Cisco unveils a router for the 'Zettabyte Era'

Forget petabytes and exabytes, video packets are exploding

Cisco Systems Inc. today introduced what it calls the "Zettabyte Era," the next generation of extreme networking.

Cisco believes service providers will begin looking at the amount of data from the coming onslaught of video applications in terms much larger than petabytes or even exabytes. All manners of video will need faster routing, from handheld applications to cable TV programming.

Instead of needing switching for petabytes or even exabytes of data, the zettabyte will soon be the preferred term, equal to 10 to the power of 18, said Suraj Shetty, Cisco's vice president of worldwide service provider marketing.

To help service providers prepare for the data explosion, Cisco today announced the Aggregation Services Router (ASR) 9000. No shipment date was announced for the ASR 9000, which has a price tag starting at $80,000. Trials of the device, however, are under way with top-tier service providers in North America and Europe, Shetty said.

Today's announcement is the second major enhancement to Cisco's ASR series after the ASR 1000, which was announced last March. Last week, Cisco announced a doubling of the router speed of the ASR 1000.

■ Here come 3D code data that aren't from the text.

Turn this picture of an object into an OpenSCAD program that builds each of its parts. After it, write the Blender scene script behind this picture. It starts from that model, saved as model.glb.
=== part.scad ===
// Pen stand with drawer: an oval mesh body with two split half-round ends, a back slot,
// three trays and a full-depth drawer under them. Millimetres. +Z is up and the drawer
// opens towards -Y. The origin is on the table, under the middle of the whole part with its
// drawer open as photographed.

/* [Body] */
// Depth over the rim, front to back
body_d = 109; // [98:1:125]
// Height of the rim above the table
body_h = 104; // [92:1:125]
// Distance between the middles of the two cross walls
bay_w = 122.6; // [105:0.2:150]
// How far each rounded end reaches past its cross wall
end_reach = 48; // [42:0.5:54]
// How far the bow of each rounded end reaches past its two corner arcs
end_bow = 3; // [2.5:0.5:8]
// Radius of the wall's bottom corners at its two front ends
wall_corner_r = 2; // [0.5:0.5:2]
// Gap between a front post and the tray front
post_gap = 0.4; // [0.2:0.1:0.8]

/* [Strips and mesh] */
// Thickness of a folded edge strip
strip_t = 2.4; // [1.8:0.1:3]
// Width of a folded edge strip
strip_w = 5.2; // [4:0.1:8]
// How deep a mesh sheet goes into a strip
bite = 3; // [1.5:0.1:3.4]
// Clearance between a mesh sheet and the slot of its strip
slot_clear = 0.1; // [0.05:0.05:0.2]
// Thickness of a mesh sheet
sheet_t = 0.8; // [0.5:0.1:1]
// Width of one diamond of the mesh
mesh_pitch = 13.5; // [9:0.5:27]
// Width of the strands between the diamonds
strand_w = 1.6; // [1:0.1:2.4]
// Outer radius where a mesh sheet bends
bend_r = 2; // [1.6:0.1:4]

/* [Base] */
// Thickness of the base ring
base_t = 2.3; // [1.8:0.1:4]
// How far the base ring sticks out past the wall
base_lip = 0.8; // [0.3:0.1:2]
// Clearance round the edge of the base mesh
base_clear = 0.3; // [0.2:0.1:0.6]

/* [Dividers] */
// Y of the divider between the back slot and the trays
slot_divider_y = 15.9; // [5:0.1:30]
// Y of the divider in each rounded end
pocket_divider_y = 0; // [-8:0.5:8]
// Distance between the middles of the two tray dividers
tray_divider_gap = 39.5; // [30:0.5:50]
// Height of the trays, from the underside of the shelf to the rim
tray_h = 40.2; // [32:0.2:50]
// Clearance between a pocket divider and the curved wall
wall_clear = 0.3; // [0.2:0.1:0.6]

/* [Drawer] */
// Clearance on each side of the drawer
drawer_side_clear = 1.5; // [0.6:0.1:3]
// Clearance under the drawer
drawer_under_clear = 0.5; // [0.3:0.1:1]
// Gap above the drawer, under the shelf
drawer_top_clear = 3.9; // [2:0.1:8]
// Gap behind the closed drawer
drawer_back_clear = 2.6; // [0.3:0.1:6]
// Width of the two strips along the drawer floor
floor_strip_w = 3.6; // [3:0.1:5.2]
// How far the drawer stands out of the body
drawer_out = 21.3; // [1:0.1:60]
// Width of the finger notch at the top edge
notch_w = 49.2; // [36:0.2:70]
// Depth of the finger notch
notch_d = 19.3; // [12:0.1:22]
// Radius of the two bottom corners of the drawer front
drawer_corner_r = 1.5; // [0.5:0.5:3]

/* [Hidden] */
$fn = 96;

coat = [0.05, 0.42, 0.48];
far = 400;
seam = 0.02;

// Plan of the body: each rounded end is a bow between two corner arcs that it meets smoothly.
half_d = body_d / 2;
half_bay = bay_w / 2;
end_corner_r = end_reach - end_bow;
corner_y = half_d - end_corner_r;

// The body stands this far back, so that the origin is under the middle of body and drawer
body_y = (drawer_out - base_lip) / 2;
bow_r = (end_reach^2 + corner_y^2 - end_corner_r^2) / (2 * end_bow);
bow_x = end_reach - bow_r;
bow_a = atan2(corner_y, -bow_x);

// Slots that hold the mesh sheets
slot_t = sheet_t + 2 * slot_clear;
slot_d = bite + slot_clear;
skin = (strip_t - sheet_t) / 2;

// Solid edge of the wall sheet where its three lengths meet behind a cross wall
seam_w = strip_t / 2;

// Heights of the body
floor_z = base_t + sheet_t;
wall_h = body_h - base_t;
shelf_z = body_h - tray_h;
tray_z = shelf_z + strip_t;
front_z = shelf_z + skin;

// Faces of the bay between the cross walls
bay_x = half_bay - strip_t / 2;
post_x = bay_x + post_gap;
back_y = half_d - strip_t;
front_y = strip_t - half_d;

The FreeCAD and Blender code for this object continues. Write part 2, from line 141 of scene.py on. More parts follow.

The ASR 9000 will provide as much as six times the capacity of comparable routers, offering up to 6.4Tbit/sec. of total capacity, Shetty said. He said that amount of data is equal to 1.2 million hours of DVD traffic traveling through the router in a second.

The ASR 9000 would typically be placed at network aggregation edges, which are often inside buildings called points of presence, which serve several neighborhoods of homes and businesses. It is expected that carriers will link them with Cisco CRS-1 Carrier routers in the core of their networks, offering 92Tbit/sec. capacity.

Significantly, the ASR 9000 will incorporate a new Cisco Advanced Video Services Module to enable fast streaming capacity, which simultaneously allows content caching, ad insertion, fast channel changing and error correction.

Those capabilities, particularly the ability to insert advertising into video streams, were shown by AT&T Inc. in a technology demonstration held in September in New York. However, neither Cisco nor AT&T would say that AT&T is testing the ASR 9000.

To put things in perspective about the unabated growth of video traffic, Shetty said it is appropriate to start thinking in terms of the zettabyte, which is the same as 1,000 exabytes. Shetty has become a walking encyclopedia on the zettabyte, noting that the growth in all IP traffic globally will be nearly 50% between now and 2012, based on a Cisco forecast that noted the enormous increases in video traffic, as well as social networking and business applications.

To meet the additional annual bandwidth demand of that forecast, Shetty said Cisco has estimated the world's IP networks will need to handle 522 exabytes more each year, which is equivalent to downloading 125 billion DVD movies each month.

Cisco named Softbank Corp., a network provider in Tokyo as expressing an interest in the ASR 9000, especially to incorporate 4G wireless and video traffic in its more conventional networks.